Palindrome primes are a fascinating intersection of two fundamental number theory concepts: palindromes and prime numbers. A palindrome prime is a number that reads the same forwards and backwards and is only divisible by 1 and itself. Examples include 2, 3, 5, 7, 11, 101, 131, and 151. These numbers have applications in cryptography, hashing, and recreational mathematics, making the problem of finding the "next palindrome prime" both theoretically interesting and practically useful.

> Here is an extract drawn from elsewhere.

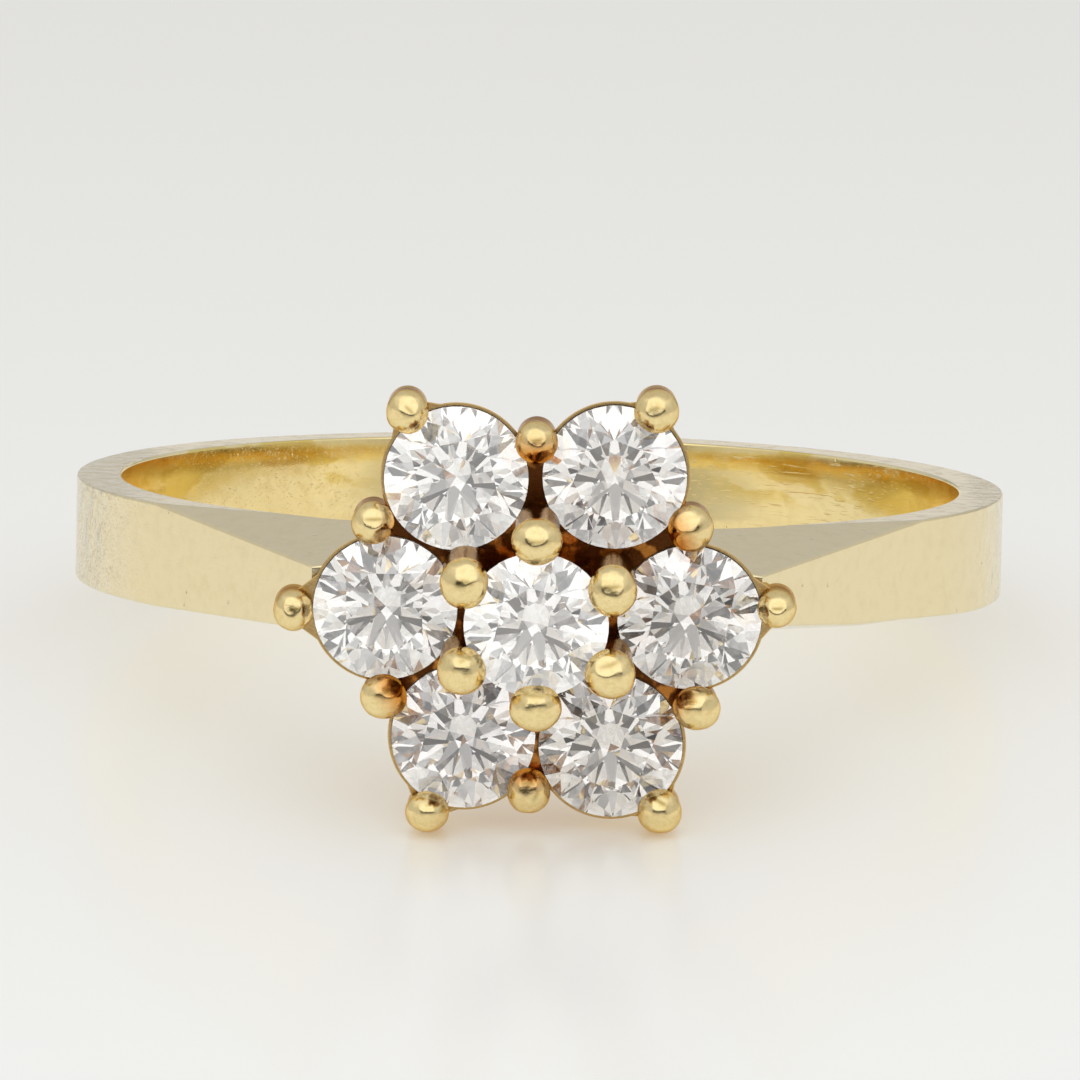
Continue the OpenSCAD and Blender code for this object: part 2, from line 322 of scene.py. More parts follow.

In this blog, we will break down the problem of finding the next palindrome prime greater than a given number ( N ). We will explore the properties of palindromes and primes, outline efficient algorithms, and provide step-by-step examples to ensure clarity. By the end, you will understand how to approach this problem systematically and optimize for performance.

Table of Contents#

  1. What is a Palindrome?
  2. What is a Prime Number?
  3. The Next Palindrome Prime Problem
  4. Approaches to Solve the Problem
  5. Step-by-Step Algorithm
  6. Example Walkthrough
  7. Common Pitfalls and Best Practices
  8. Optimizations
  9. Conclusion
  10. References

What is a Palindrome?#

A palindrome is a number (or string) that remains the same when its digits are reversed. For example:

  • 121 (reads "121" forwards and backwards)
  • 1331 (reads "1331" forwards and backwards)
  • Single-digit numbers (e.g., 2, 5) are trivially palindromes.

Key Properties of Palindromic Numbers:#

  • Even vs. Odd Length: Palindromes can have even or odd digit lengths. For example, 1221 (4 digits, even) and 12321 (5 digits, odd).
  • Mirroring Property: A palindrome can be constructed by mirroring the first half of its digits. For an odd-length palindrome like 12321, the first 3 digits ("123") are mirrored (excluding the middle digit) to form "12321". For even-length 1221, the first 2 digits ("12") are mirrored to form "1221".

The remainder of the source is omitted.